## STORED DATA
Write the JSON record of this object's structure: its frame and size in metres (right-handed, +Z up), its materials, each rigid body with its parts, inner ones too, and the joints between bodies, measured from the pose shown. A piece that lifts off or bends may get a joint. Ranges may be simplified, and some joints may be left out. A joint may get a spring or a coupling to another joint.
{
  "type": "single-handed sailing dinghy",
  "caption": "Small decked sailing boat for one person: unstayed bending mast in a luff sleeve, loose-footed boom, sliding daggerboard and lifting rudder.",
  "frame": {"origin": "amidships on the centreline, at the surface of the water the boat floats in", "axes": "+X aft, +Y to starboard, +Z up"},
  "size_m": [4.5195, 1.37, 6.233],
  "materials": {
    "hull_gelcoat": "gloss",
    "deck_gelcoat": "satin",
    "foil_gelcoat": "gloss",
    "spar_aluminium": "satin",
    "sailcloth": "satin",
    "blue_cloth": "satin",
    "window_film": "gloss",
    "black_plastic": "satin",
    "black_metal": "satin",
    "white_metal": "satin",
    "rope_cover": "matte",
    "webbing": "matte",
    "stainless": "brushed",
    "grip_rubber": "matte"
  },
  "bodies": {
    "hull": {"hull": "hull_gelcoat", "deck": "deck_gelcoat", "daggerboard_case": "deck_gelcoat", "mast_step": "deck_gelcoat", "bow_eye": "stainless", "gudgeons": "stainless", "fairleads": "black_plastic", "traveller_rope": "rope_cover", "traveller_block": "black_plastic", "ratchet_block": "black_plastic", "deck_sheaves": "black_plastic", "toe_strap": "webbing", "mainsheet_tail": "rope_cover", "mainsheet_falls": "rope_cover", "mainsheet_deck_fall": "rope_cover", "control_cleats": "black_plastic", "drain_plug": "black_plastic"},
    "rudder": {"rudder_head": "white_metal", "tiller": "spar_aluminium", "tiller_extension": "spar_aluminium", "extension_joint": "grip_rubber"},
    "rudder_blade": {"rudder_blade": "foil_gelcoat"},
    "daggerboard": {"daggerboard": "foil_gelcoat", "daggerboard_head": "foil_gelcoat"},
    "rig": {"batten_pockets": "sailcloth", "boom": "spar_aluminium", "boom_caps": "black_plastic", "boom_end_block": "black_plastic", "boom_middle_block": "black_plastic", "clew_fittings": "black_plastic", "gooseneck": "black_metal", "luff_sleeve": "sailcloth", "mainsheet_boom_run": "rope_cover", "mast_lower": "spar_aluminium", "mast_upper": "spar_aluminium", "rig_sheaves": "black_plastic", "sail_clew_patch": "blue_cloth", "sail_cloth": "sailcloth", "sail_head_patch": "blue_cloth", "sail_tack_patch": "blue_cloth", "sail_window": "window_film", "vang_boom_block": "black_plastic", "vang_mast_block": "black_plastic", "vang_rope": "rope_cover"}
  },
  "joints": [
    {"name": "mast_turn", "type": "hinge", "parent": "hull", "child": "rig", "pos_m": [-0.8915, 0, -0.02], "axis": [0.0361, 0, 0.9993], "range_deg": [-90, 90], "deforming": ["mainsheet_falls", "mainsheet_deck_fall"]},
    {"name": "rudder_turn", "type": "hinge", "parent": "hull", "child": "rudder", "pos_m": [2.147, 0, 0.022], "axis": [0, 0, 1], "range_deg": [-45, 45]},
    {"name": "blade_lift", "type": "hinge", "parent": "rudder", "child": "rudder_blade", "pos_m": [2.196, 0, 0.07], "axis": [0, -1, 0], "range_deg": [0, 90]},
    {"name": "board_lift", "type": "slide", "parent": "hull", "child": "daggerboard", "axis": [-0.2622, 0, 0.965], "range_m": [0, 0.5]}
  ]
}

## WHAT YOU WILL DO
Nothing in the data may differ; print all of it exactly as written.

## FULL SOLUTION
Write the JSON record of this object's structure: its frame and size in metres (right-handed, +Z up), its materials, each rigid body with its parts, inner ones too, and the joints between bodies, measured from the pose shown. A piece that lifts off or bends may get a joint. Ranges may be simplified, and some joints may be left out. A joint may get a spring or a coupling to another joint.
{
  "type": "single-handed sailing dinghy",
  "caption": "Small decked sailing boat for one person: unstayed bending mast in a luff sleeve, loose-footed boom, sliding daggerboard and lifting rudder.",
  "frame": {"origin": "amidships on the centreline, at the surface of the water the boat floats in", "axes": "+X aft, +Y to starboard, +Z up"},
  "size_m": [4.5195, 1.37, 6.233],
  "materials": {
    "hull_gelcoat": "gloss",
    "deck_gelcoat": "satin",
    "foil_gelcoat": "gloss",
    "spar_aluminium": "satin",
    "sailcloth": "satin",
    "blue_cloth": "satin",
    "window_film": "gloss",
    "black_plastic": "satin",
    "black_metal": "satin",
    "white_metal": "satin",
    "rope_cover": "matte",
    "webbing": "matte",
    "stainless": "brushed",
    "grip_rubber": "matte"
  },
  "bodies": {
    "hull": {"hull": "hull_gelcoat", "deck": "deck_gelcoat", "daggerboard_case": "deck_gelcoat", "mast_step": "deck_gelcoat", "bow_eye": "stainless", "gudgeons": "stainless", "fairleads": "black_plastic", "traveller_rope": "rope_cover", "traveller_block": "black_plastic", "ratchet_block": "black_plastic", "deck_sheaves": "black_plastic", "toe_strap": "webbing", "mainsheet_tail": "rope_cover", "mainsheet_falls": "rope_cover", "mainsheet_deck_fall": "rope_cover", "control_cleats": "black_plastic", "drain_plug": "black_plastic"},
    "rudder": {"rudder_head": "white_metal", "tiller": "spar_aluminium", "tiller_extension": "spar_aluminium", "extension_joint": "grip_rubber"},
    "rudder_blade": {"rudder_blade": "foil_gelcoat"},
    "daggerboard": {"daggerboard": "foil_gelcoat", "daggerboard_head": "foil_gelcoat"},
    "rig": {"batten_pockets": "sailcloth", "boom": "spar_aluminium", "boom_caps": "black_plastic", "boom_end_block": "black_plastic", "boom_middle_block": "black_plastic", "clew_fittings": "black_plastic", "gooseneck": "black_metal", "luff_sleeve": "sailcloth", "mainsheet_boom_run": "rope_cover", "mast_lower": "spar_aluminium", "mast_upper": "spar_aluminium", "rig_sheaves": "black_plastic", "sail_clew_patch": "blue_cloth", "sail_cloth": "sailcloth", "sail_head_patch": "blue_cloth", "sail_tack_patch": "blue_cloth", "sail_window": "window_film", "vang_boom_block": "black_plastic", "vang_mast_block": "black_plastic", "vang_rope": "rope_cover"}
  },
  "joints": [
    {"name": "mast_turn", "type": "hinge", "parent": "hull", "child": "rig", "pos_m": [-0.8915, 0, -0.02], "axis": [0.0361, 0, 0.9993], "range_deg": [-90, 90], "deforming": ["mainsheet_falls", "mainsheet_deck_fall"]},
    {"name": "rudder_turn", "type": "hinge", "parent": "hull", "child": "rudder", "pos_m": [2.147, 0, 0.022], "axis": [0, 0, 1], "range_deg": [-45, 45]},
    {"name": "blade_lift", "type": "hinge", "parent": "rudder", "child": "rudder_blade", "pos_m": [2.196, 0, 0.07], "axis": [0, -1, 0], "range_deg": [0, 90]},
    {"name": "board_lift", "type": "slide", "parent": "hull", "child": "daggerboard", "axis": [-0.2622, 0, 0.965], "range_m": [0, 0.5]}
  ]
}